Béla Tarr and Ágnes Hranitzky are two of the most artistically thoughtful filmmakers of the 21st century. The Turin Horse and The Werckmeister Harmonies are two of their greatest cinematic achievements. A lesser known film of theirs, The Man From London, may on the surface lack some of the weightier themes of those films, but stylistically it is at least their equal.
The film features their trademark fluid, highly choreographed long take camera moves as well as the use of wide angle lenses throughout. But the use of high contrast images and extreme blacks may be the most visually apparent. The film is squarely in the noir tradition, but uses high contrast, extreme blacks, and silhouettes in particularly daring and compelling ways.
The movie opens with a long crane shot up the bow of a ship. The high contrast and centered framing makes the ship into an abstract shape (we don't where it came from or where its going).
The inky blackness on the right side of the frame is water. It lacks any texture, becoming a dark void. Early in the movie two criminals wrestle over a briefcase, and one falls to his death in the void.
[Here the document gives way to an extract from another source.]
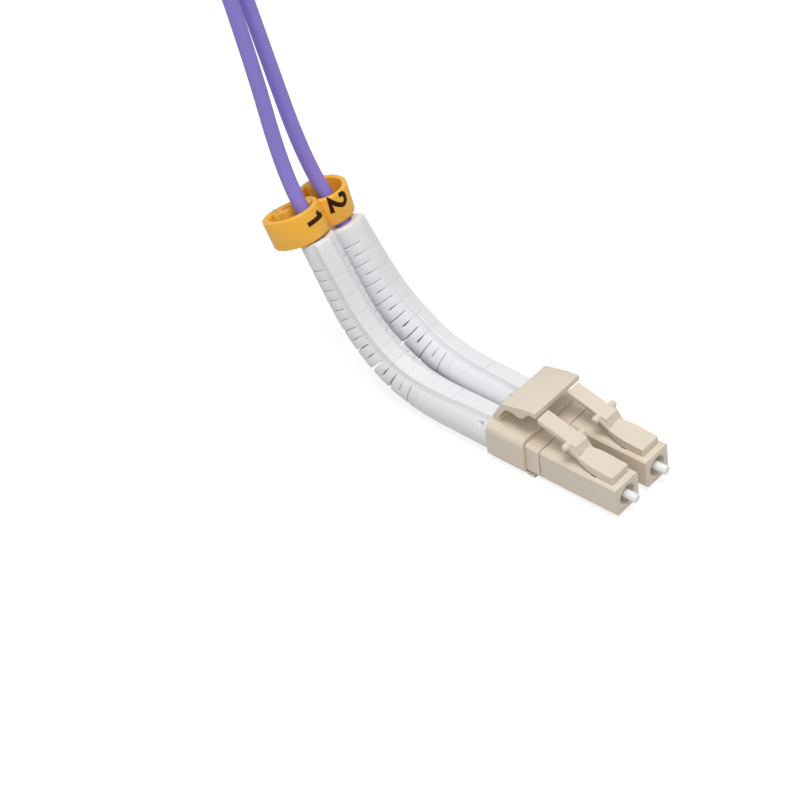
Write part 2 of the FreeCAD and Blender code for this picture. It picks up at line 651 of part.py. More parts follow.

The protagonist, Maloin, rescues the briefcase form the void, but it starts a chain of events that ends tragically.
The surviving criminal follows Maloin.
In one of the most exquisite scenes from the movie, Maloin comes home from his night shift with the briefcase and goes to bed (you can see the edge of the bed on the right of the door frame). The image is low contrast.
Maloin's wife enters to close the shutters to the window. Her black jacket creates high contrast with the glaring light through the window.
As she closes the shutters, the image shifts from being all white with a touch of black to all black with a touch of white.
Maloin's wife exits the room, blocking the window, and creating a natural fade to black.
The image goes dark, and stays dark for 20-30 seconds...
...And then suddenly cuts to a bright overhead light again the blackness.
Maloin in his tower. Black on white on black. The void surrounds him. The entire movie seems encompassed and bordered by this void.
Maloin looks down form his window on the criminal who has been following him in one of the movie's most classic noir shots.
Maloin takes some some money from a lockbox.
The same space. Maloin's absence is felt by the classic high contrast image.
Maloin's menacing black shape enters the shop where his daughter works, in hopes of ending her exploitation by the managers.
Mirroring the opening scene, the inspector from London recreates what. he thinks happened with the briefcase.